There is a sobering reason God warns us about angelic messages. Referring to false teachers, He says, “Satan himself is transformed into an ‘angel’ of light. Therefore, it is no great thing if his ministers also be transformed as the ministers of righteousness” (2 Corinthians 11:14-15). As former angels from heaven, Lucifer and his hosts are experts at masquerading as “angels of light.” If they can convince people that they are bringing new revelation from God, then the door to deception is again left wide open.

This is not to judge the motives of the authors of any of these books. We realize that some individuals may sincerely believe that they saw heaven, a heavenly vision, or a heavenly messenger. While we are not prepared to categorize each story as imagination, hallucination, or demonic deception, we can be sure, based on God’s Word that we cannot and should not accept them as “truth” which is from God.

There is a part of us that likes a sensational story. The natural man wants to see and feel before believing, just like Thomas (John 20:25). But when we follow feelings instead of faith in the facts of God’s Word we will always be led astray. Do we crave the sensational because our faith in God’s Word is weak, or is it because we do not love His Word as much as we should? Maybe the Scriptures seem too dull, opening the door for us to think that we must look for something new and exciting.

Whenever we see or hear a sensational account, especially one that claims to be proving the Bible as true or one that claims to be revealing divine truth outside of the Bible, red flags should go up in our minds. Let us throw all the dangerous books onto the Acts 19:19 pile where they belong and get back to the Bible.

Do we want to tour heaven? God’s Word gives us some qualifying requirements in order to tour heaven someday in the future. Our robes must be washed and made white in the Blood of the Lamb, and our lives yielded to lordship of Jesus Christ, shown by walking in clear obedience to His commandments as revealed in the Scriptures. No book should persuade us that someone could bypass the only Way to the Father (Jesus as revealed in the Bible).

Then for a true picture of heaven, we should read the passages which are written about heaven in God’s Book. Here we have the firsthand account of the best eyewitness of all, the One who came from God to be “the exact representation of the Father”, and who now dwells forever in the heavens. What better testimony could there be than that?

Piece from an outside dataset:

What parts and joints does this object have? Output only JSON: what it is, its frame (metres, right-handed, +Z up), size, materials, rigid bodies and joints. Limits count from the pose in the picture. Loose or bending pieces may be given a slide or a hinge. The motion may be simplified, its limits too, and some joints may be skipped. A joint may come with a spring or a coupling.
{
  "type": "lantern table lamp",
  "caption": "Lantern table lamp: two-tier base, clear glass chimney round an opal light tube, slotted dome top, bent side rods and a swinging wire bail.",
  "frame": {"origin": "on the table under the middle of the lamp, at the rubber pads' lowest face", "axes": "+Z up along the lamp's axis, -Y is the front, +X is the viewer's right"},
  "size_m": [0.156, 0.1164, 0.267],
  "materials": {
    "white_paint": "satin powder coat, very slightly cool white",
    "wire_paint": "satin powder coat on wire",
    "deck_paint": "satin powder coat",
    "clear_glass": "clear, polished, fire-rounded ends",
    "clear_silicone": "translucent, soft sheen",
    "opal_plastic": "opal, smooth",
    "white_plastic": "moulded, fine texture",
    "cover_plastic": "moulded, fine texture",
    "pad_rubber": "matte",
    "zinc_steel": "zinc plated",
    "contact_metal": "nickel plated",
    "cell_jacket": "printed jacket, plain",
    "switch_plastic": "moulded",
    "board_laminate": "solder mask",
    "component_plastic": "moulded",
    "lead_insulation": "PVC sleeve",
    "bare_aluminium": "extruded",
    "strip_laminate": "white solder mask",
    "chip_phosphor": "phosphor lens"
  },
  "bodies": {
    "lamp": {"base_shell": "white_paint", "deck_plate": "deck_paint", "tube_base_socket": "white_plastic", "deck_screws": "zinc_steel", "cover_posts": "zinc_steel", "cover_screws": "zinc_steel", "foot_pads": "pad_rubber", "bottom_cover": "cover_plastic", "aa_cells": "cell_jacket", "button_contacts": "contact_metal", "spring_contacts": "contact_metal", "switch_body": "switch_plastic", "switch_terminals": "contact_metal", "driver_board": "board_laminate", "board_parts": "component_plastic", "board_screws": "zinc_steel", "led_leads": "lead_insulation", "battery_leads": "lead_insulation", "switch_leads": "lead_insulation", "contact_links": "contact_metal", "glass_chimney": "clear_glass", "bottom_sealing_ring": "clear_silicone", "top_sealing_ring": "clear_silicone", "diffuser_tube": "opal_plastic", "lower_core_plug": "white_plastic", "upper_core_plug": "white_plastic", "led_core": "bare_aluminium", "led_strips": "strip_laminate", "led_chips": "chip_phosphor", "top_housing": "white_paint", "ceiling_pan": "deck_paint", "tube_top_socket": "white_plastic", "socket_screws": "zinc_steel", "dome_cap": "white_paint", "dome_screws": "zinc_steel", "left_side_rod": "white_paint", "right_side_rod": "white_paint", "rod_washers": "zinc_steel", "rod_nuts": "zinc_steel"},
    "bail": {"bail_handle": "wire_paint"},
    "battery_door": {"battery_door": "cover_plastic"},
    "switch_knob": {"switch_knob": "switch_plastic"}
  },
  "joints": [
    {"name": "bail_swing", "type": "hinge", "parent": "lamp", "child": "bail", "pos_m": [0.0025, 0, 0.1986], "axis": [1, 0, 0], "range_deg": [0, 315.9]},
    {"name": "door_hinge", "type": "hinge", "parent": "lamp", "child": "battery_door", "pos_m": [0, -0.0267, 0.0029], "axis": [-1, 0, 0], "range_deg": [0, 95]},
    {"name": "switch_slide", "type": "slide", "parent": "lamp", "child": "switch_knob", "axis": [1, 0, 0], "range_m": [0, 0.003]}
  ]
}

Reading and believing the Bible will strengthen our faith and sharpen our vision of heaven, making it more real to us than a story of mere human experience, imagination, dreams, or visions ever could.

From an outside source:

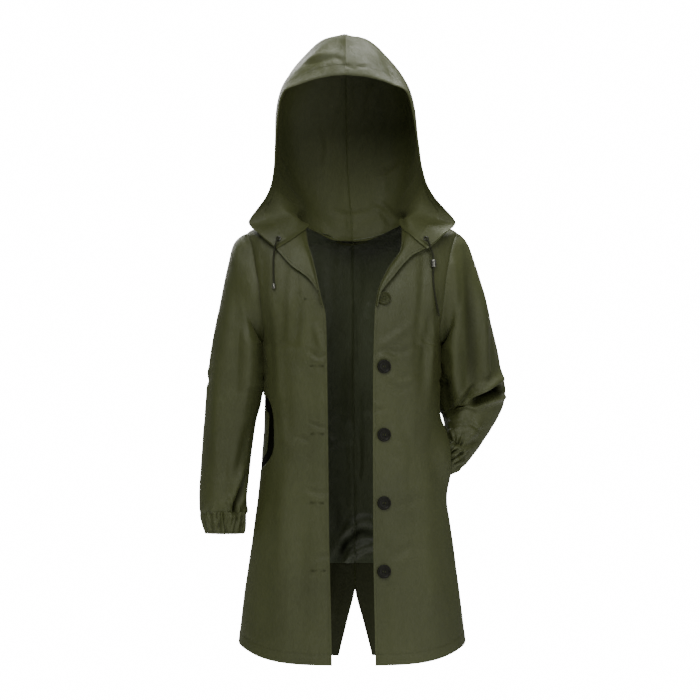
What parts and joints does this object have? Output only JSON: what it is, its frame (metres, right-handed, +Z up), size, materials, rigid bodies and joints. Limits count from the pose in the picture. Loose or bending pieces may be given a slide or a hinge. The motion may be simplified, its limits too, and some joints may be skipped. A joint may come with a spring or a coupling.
{
  "type": "hooded rain jacket",
  "caption": "Knee-length hooded rain jacket with a button front, drawcord hood, side-seam pockets, gathered cuffs and a vented shirt-tail hem, worn open.",
  "frame": {"origin": "middle of the neck ring, at the height of the back neck seam", "axes": "+Z up, the front of the jacket faces -Y, +X is the wearer's left (the viewer's right)"},
  "size_m": [0.5949, 0.27, 1.23],
  "materials": {
    "shell": "waterproof olive weave with a slight satin sheen",
    "lining": "light woven lining",
    "button": "satin",
    "top_button": "satin",
    "cord": "braided",
    "metal": "satin"
  },
  "bodies": {
    "root": {"front_left": "shell", "front_right": "shell", "back_left": "shell", "back_right": "shell", "lining_left": "lining", "lining_right": "lining", "lapel_left": "shell", "lapel_right": "shell", "hood_left": "shell", "hood_right": "shell", "hood_casing_left": "shell", "hood_casing_right": "shell", "pocket_left": "shell", "pocket_right": "shell", "sleeve_left": "shell", "sleeve_right": "shell", "cuff_left": "shell", "cuff_right": "shell", "hang_loop": "cord", "button_1": "top_button", "button_2": "button", "button_3": "button", "button_4": "button", "button_5": "button", "eyelet_left": "metal", "eyelet_right": "metal", "drawcord_left": "cord", "drawcord_right": "cord", "cord_end_right": "metal", "cord_tip_left": "cord"}
  },
  "joints": []
}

In the Biblical descriptions of heaven, we see a common theme:

  1. Everyone privileged a glimpse of heaven is overwhelmed and speechless by the dazzling glory of God that permeates it.
  2. When the Scriptures tell of someone who was allowed to see the glory and mystery of heaven and future life eternal, usually they did not go around sharing those details with others.
  3. The Biblical accounts detailing the future heavenly glory were given to godly men for the specific purpose of writing them down in order to be included in the canon of Scripture.

Would we like to see and experience a bit of heaven on earth? By faith we can, when “we all, with open face beholding as in a glass the glory of the Lord, are changed into the same image from glory to glory, even as by the Spirit of the Lord” (2 Corinthians 3:18). As an unknown poet once wrote:

Every morning, lean thine arms awhile
Upon the windowsill of heaven,
And gaze upon the Lord.
Then, with the vision in thy heart,
Turn strong to meet thy day.

When we live this way, we have a true story to tell. Not a fantastic story about some “sensational” experience, but the good old Gospel story. Not a story to bring wealth and fame to us, but a story to bring glory to the One who put this treasure into earthen vessels.

Then when by His grace we reach our eternal destination and see His glory, not as in a glass but face to face, the experience will be indescribable by any earthly language. Our stay will not be temporary, but forevermore. Not as tourists, but as children in our Father’s house.